Deep ruby color; black cherry, cedar, chocolate on the nose; black cherry, ripe plum, vanilla, hazelnut, caramel, chocolate, bourbon barrel oak on the palate.
Dry; smooth, reserved tannins; balancing acidity (3.72 pH). Medium-full body. Soft, ripe, jammy. Blend of 77% cabernet sauvignon, 11% petite sirah, 10% merlot, 2% other. Fermented in stainless steel, then 20% of the wine aged in second-pass charred American oak barriques previously used for aging bourbon; 14.5% ABV.
Beringer has figured out how to do bourbon barrel aging. Pleasing restraint in a category where the gimmick can be overdone. Beringer Bros. is the Beringer Vineyards label for wines aged in barrels once used for spirits—bourbon or tequila. Mark Beringer, the great-great-grandson of founding brother Jacob Beringer is the winemaker. He earned a degree in enology at California State University–Fresno. Mark started his career at Benziger, then joined Duckhorn and became VP of winemaking. He next went to Artesa as VP and winemaker.
In 2015, Mark came back to his Beringer beginnings as chief winemaker to follow in footsteps of Laurie Hook, now winemaker emeritus. “I’m absolutely thrilled to be making wines for the very winery that my ancestor built, and be part of the next chapter in this important story of Beringer and of the Napa Valley,” Mark notes on the winery’s website.
Beringer is a brand of Treasury Wine Estates, an Australian-based global winemaking and distribution operation that traces its roots to Penfolds Wine and Foster’s Group beer brewers. Treasury is a major international player in the wine world, making wine in 12 countries, selling more than 35 million cases of wine a year, and generating more than $2 billion in sales. Labels you may recognize include Sterling, Stags’ Leap, Beaulieu Vineyard, Beringer, Chateau St. Jean, Acacia Vineyard, Blossom Hill, Rosemount, Walking Dead, 19 Crimes, Greg Norman Estates, Lindeman’s, Wolf Blass, and their flagship—Penfolds.

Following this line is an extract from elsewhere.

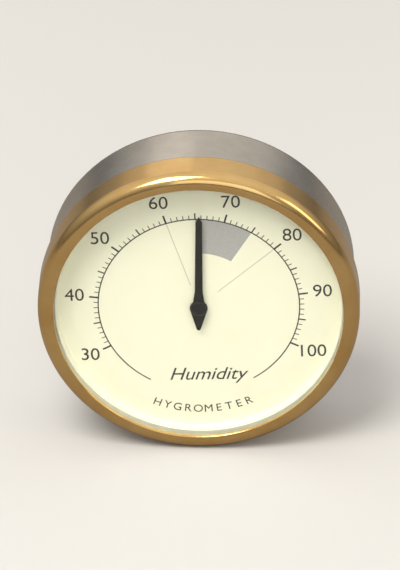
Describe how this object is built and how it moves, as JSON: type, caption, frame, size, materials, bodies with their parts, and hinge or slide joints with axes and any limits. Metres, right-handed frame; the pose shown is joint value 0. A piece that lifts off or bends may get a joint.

Beringer has a history outside Treasury Wine Estates. It claims to be the oldest continually operating winery in California. Jacob Beringer arrived in California in 1869 and became cellar foreman for Napa wine pioneer Charles Krug. In 1875, Jacob and his brother, Frederick, purchased 215 acres in St. Helena. That property, known as Los Hermanos (The Brothers) became the heart of the Beringer wine operation. In 1876, they produced their first wine, some 18,000 cases. The winery continued making wine during Prohibition by specializing in sacramental wine. The website (link below) provides a detailed and interesting timeline.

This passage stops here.